The new regulations introduced the concept of “performance obligations” within contracts that you need to identify and use as the triggers for recognizing your revenue.
A performance obligation is a promise to deliver a distinct product (a good or a service) to a customer. A contract may contain multiple performance obligations, depending on the nature of the goods and services it includes, and you can account for those using different revenue recognition methods.
Understanding what your performance obligations are and how they are satisfied is vital to choosing the best method for your company’s revenue recognition.
Common Revenue Recognition Methods
1. Sales-basis method
Under the sales-basis method, you can recognize revenue at the moment the sale is made. For example, a customer walks into a store and purchases an item. You can recognize that revenue immediately.
You can use this method whether the customer pays with cash, on credit or even has a high likelihood of paying. This method is not dependent on payment, it is the delivery of the goods or services that triggers the revenue recognition event.

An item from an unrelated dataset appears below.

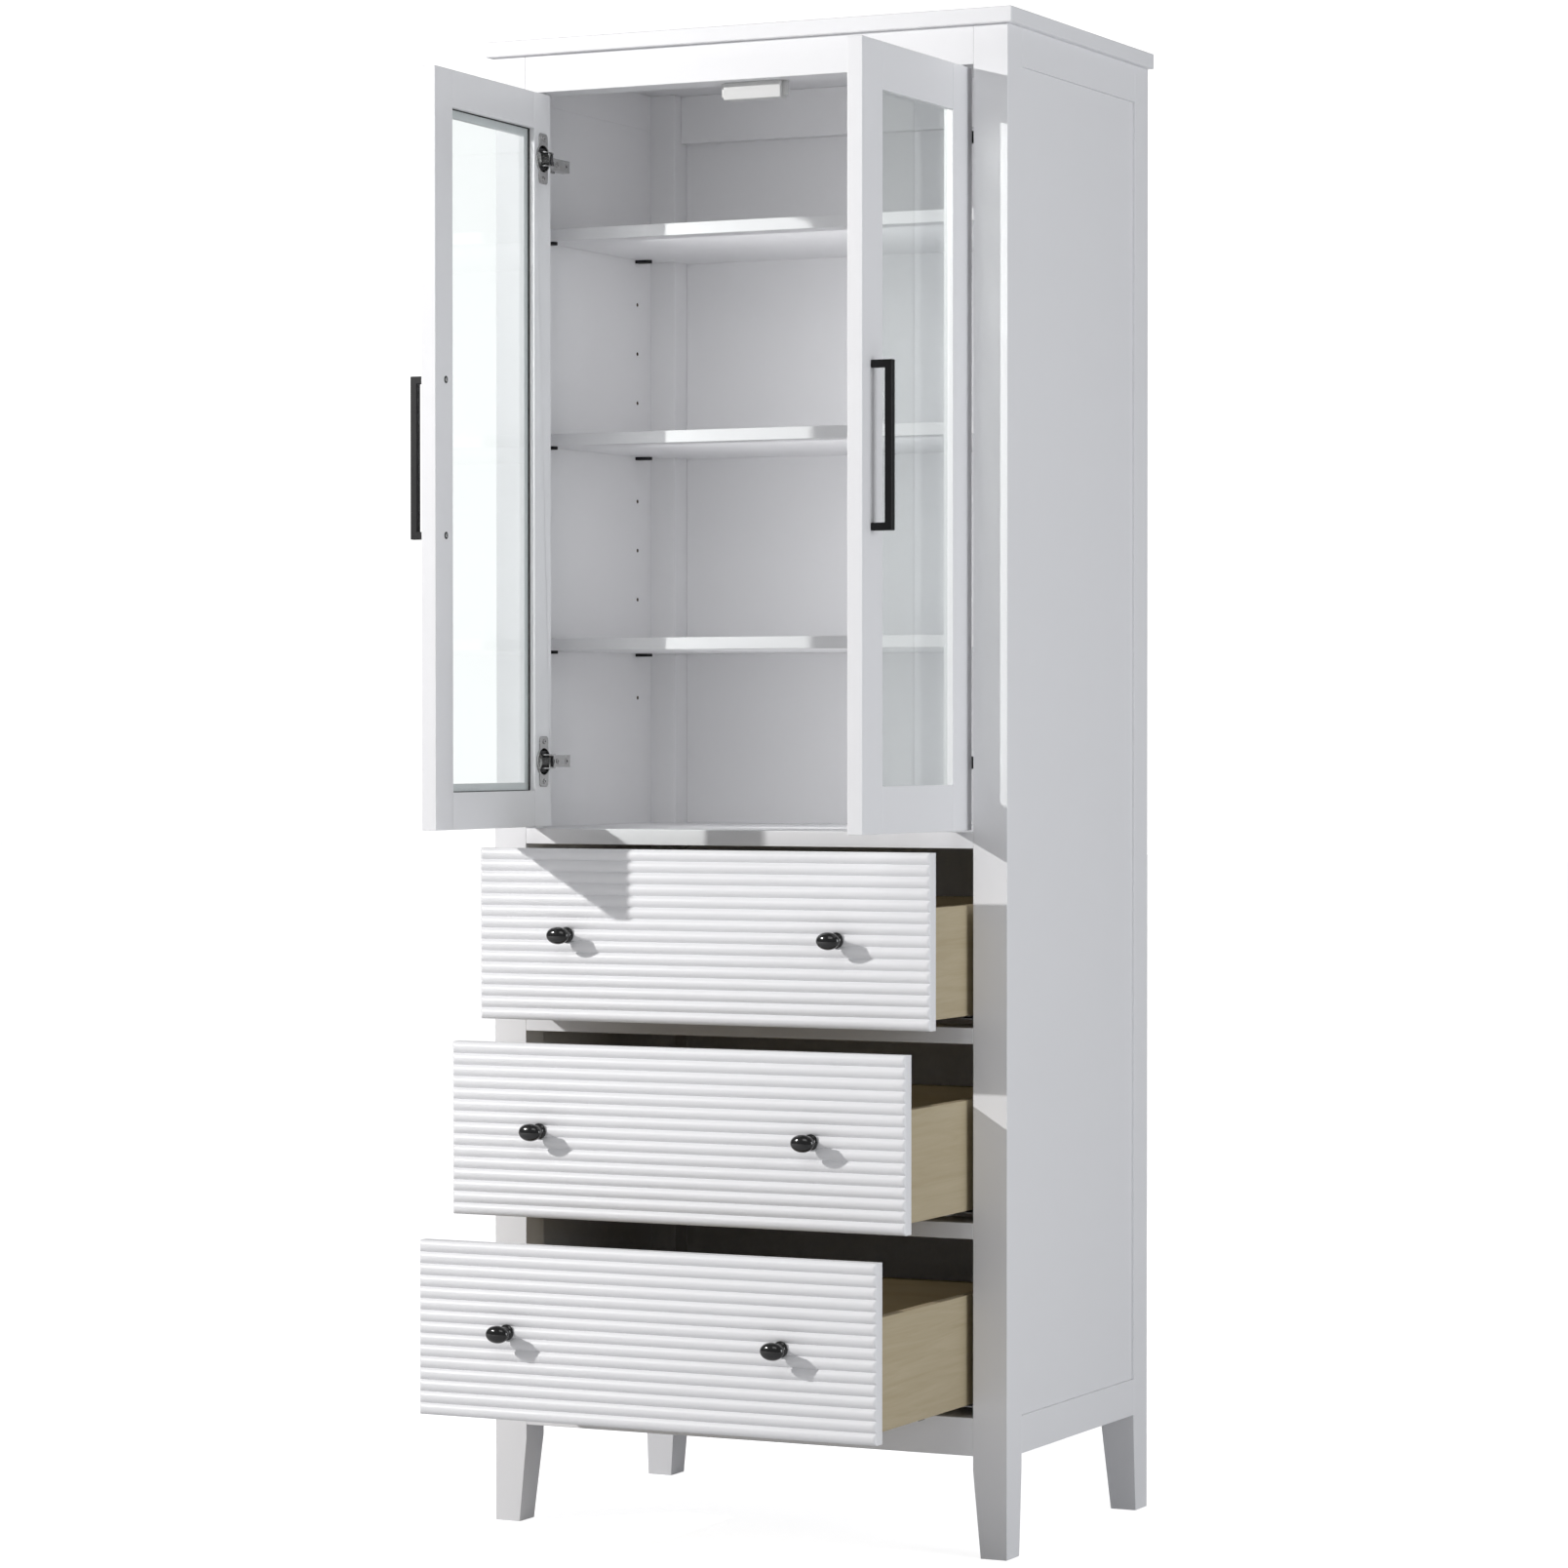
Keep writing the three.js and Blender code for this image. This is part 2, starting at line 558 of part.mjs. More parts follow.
// A turned knob whose round neck swells into an oval head.
function knob(x, z) {
  const neckRadius = KNOB_NECK_DIAMETER / 2;
  const headRadius = KNOB_HEAD_HEIGHT / 2;
  const headMiddle = KNOB_PROJECTION - KNOB_HEAD_THICKNESS / 2;
  const baseRadius = KNOB_BASE_DIAMETER / 2;
  const coveRadius = neckRadius + (baseRadius - neckRadius) * KNOB_COVE_SHARE;
  const neckStart = KNOB_BASE_THICKNESS + KNOB_COVE_LENGTH;
  const profile = [
    [0, 0],
    [baseRadius, 0],
    [baseRadius, KNOB_BASE_THICKNESS],
    [coveRadius, KNOB_BASE_THICKNESS + KNOB_COVE_LENGTH * KNOB_COVE_SHARE],
    [neckRadius, neckStart],
  ];
  const startAngle = -Math.acos(neckRadius / headRadius);
  for (let i = 0; i < KNOB_HEAD_STEPS; i += 1) {
    const angle = startAngle + ((Math.PI / 2 - startAngle) * i) / KNOB_HEAD_STEPS;
    const outward = headMiddle + (KNOB_HEAD_THICKNESS / 2) * Math.sin(angle);
    profile.push([headRadius * Math.cos(angle), outward]);
  }
  profile.push([0, KNOB_PROJECTION]);

  // The profile is turned about Y and points forwards, to -Y.
  const points = profile.map(([radius, outward]) => new THREE.Vector2(radius, -outward)).reverse();
  const geometry = new THREE.LatheGeometry(points, ROUND_SEGMENTS / 2);
  const headStart = headMiddle + (KNOB_HEAD_THICKNESS / 2) * Math.sin(startAngle);
  const position = geometry.attributes.position;
  for (let i = 0; i < position.count; i += 1) {
    const swell = THREE.MathUtils.smoothstep(-position.getY(i), neckStart, headStart);
    const widen = 1 + (KNOB_HEAD_WIDTH / KNOB_HEAD_HEIGHT - 1) * swell;
    position.setX(i, position.getX(i) * widen);
  }
  geometry.translate(x, 0, z);
  return geometry;
}

// A runner: a web on the posts, a foot below the box and a raised rail inside the box's hollow.
function runner(side, openingZ) {
  const bottomZ = openingZ + RUNNER_LIFT;
  const footTopZ = bottomZ + RUNNER_FOOT_THICKNESS;
  const webTopZ = bottomZ + RUNNER_WEB_HEIGHT;
  const railTopZ = openingZ + BOX_LIFT + BOX_BOTTOM_RECESS - RUNNER_CLEARANCE;
  const webX = postInnerX - RUNNER_WEB_THICKNESS;
  const railOuterX = postInnerX - BOX_SIDE_GAP - BOX_WALL - RUNNER_WALL_GAP;
  const railInnerX = railOuterX - RUNNER_RAIL_WIDTH;
  const footInnerX = railInnerX - RUNNER_FOOT_LIP;
  const section = [
    [bottomZ, postInnerX],
    [webTopZ, postInnerX],
    [webTopZ, webX],
    [footTopZ, webX],
    [footTopZ, railOuterX],
    [railTopZ, railOuterX],
    [railTopZ, railInnerX],
    [footTopZ, railInnerX],
    [footTopZ, footInnerX],
    [bottomZ, footInnerX],
  ];
  const frontY = DRAWER_FRONT_THICKNESS + BOX_WALL + RUNNER_CLEARANCE;
  return extrude(
    section.map(([z, x]) => [z, side * x]),
    'y',
    frontY,
    backPanelFrontY - RUNNER_CLEARANCE,
  );
}

function addDrawer(parent, number, pull) {
  const openingZ = deckUndersideZ - number * drawerPitch + DRAWER_RAIL_THICKNESS;
  const bottomZ = openingZ + REVEAL;
  const topZ = openingZ + DRAWER_OPENING - REVEAL;
  const drawer = new THREE.Group();
  drawer.position.y = -pull;
  parent.add(drawer);

  addPiece(drawer, `drawer_${number}_front`, drawerFront(bottomZ, topZ), 'lacquer');
  addPiece(drawer, `drawer_${number}_box`, drawerBox(openingZ), 'plywood');
  for (const [sideName, side] of Object.entries(BOTH_SIDES)) {
    const knobGeometry = knob((side * KNOB_SPACING) / 2, (bottomZ + topZ) / 2);
    addPiece(drawer, `drawer_${number}_knob_${sideName}`, knobGeometry, 'glossBlack');
    addPiece(parent, `drawer_${number}_runner_${sideName}`, runner(side, openingZ), 'steel');
  }
}

// ---------------------------------------------------------------- the cabinet

const cabinet = new THREE.Group();
addCase(cabinet);
addShelves(cabinet);
for (const [sideName, side] of Object.entries(BOTH_SIDES)) {
  addDoor(cabinet, sideName, side);
}
DRAWER_PULLS.forEach((pull, index) => addDrawer(cabinet, index + 1, pull));

// Centre the bounding box over the origin, with the feet on Z = 0.
const bounds = new THREE.Box3().setFromObject(cabinet, true);
cabinet.position.y = -(bounds.min.y + bounds.max.y) / 2;

export default cabinet;
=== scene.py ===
# %% [markdown]
# # A white apothecary cabinet
#
# The real piece is a tall painted cabinet: two glass doors over three shelves, and three
# drawers with reeded fronts on tapered legs. The CAD part already has every body in its place
# with its real size. This lesson gives each piece its softened edges, its fittings and its
# finish, then lights it on a pale floor.
#
# The frame is loaded first. Its boxes, in metres, are measured before anything is added.

import json
import math

import bmesh
import bpy
from mathutils import Matrix, Vector

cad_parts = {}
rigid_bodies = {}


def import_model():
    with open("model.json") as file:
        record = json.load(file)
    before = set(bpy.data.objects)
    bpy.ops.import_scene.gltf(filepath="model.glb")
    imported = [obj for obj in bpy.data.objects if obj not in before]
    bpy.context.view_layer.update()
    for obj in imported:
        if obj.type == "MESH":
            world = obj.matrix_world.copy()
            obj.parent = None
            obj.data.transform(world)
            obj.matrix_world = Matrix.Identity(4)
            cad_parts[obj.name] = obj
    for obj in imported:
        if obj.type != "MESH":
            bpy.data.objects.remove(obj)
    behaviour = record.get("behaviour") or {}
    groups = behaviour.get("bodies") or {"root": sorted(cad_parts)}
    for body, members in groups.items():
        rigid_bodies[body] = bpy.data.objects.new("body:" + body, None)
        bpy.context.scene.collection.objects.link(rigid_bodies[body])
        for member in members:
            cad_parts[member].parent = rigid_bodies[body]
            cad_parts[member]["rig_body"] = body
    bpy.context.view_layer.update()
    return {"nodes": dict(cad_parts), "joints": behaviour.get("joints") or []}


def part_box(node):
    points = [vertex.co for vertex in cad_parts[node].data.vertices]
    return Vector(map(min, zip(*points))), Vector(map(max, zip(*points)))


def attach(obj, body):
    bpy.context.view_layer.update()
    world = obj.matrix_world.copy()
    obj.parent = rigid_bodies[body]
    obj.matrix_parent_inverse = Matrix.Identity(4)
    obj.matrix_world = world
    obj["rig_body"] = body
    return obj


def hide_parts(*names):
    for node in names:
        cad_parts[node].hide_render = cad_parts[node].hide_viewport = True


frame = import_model()
MM = 0.001
BODY_OF = {name: piece["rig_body"] for name, piece in frame["nodes"].items()}
SIDES = {"left": -1, "right": 1}

# %% [markdown]
# ## The camera
#
# A catalogue view is taken from a little to the right, at about half the cabinet's height and
# almost level, so that upright lines stay upright. The lens is long, which keeps the near and
# the far edges close to the same size. A small shift slides the picture without tilting it.

# %% Camera
def show(thing):
    bpy.context.scene.collection.objects.link(thing)
    return thing


camera_data = bpy.data.cameras.new("catalogue_camera")
camera_data.lens = 109.497
camera_data.sensor_width = 36
camera_data.shift_x = -0.04358
camera_data.shift_y = 0.01879
camera_data.clip_end = 100
camera = bpy.data.objects.new("catalogue_camera", camera_data)
camera.location = (2.58751, -5.21872, 0.97774)
camera.rotation_euler = (math.radians(90 - 0.978), 0, math.radians(25.4))
show(camera)
bpy.context.scene.camera = camera
print("camera lens:", camera_data.lens, "mm")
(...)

Most retail businesses use this method because delivery is immediate and clear, even if payment is not received right away.
2. Completed-Contract method
The completed-contract method allows you to recognize revenue when the entire contract is fulfilled; when all performance obligations have been satisfied. Completed-contract is a good method for shorter contract periods to ensure revenue appears on financials in the correct period. It is not a good method if you are offering extended warranty periods or have a long-term return policy.
Sometimes this method becomes the default for situations where a company cannot recognize revenue on the “percentage of completion” method due to a lack of clarity around performance obligations or when the contract is not enforceable.
3. Installment method
The installment method is generally used for high-ticket purchases (think real estate, home appliances, large machinery) when the reliability of customer payments is not guaranteed. Because the company is unsure about receiving payment, the installment method lets them recognize revenue (as a percentage of total revenue) only when payments are received, which could be over months or years, and often is unexpected.
Most methods allow you to estimate revenue and expenses if you have a high degree of probability that your estimates will be correct. The installment method may be your best bet if you lack knowledge about if or when you will receive payments.
4. Cost-recoverability method
The cost-recovery or -recoverability method is another option when you can’t estimate the likelihood of collection. Use the installment method when you know the related costs and the cost-recoverability method when you don’t know (or can’t estimate) the costs of the goods and services related to the contract.
Under this method, which is the most conservative revenue recognition method, you can recognize revenue only after you have recouped all the costs associated with the contract. That could be long after the contract is otherwise completed and performance obligations have all been satisfied.
5. Percentage of completion method
Commonly used with large or long-term contract agreements, the percentage of completion method allows companies to recognize revenue according to milestones or other indicators of progress. This method requires a detailed contract that delineates each milestone or deliverable to make it clear when revenue recognition may take place.
The percentage of completion method allows you to recognize revenue closer to real-time, rather than waiting until the end of a lengthy contract. Financial statements show a more consistent stream of revenue with fewer large spikes and revenue is more predictable.
What’s the Right Method for You?
Each method discussed here, as well as other available methods, has advantages and disadvantages and each has a proper use case. Select the method that fits your business model and best accounts for your distinct performance obligations.
Selecting the wrong method can lead to inflated or deflated revenue, expense and profit numbers. If those numbers are inaccurate, it can affect management decisions, tax liability and investor confidence. Use the method that best reflects business reality in your financial statements.
Remember that revenue recognition guidance doesn’t just cover how you record revenue, but how you account for the costs involved in obtaining a contract (like sales commissions) and fulfilling a contract (like labor, materials, PP&E).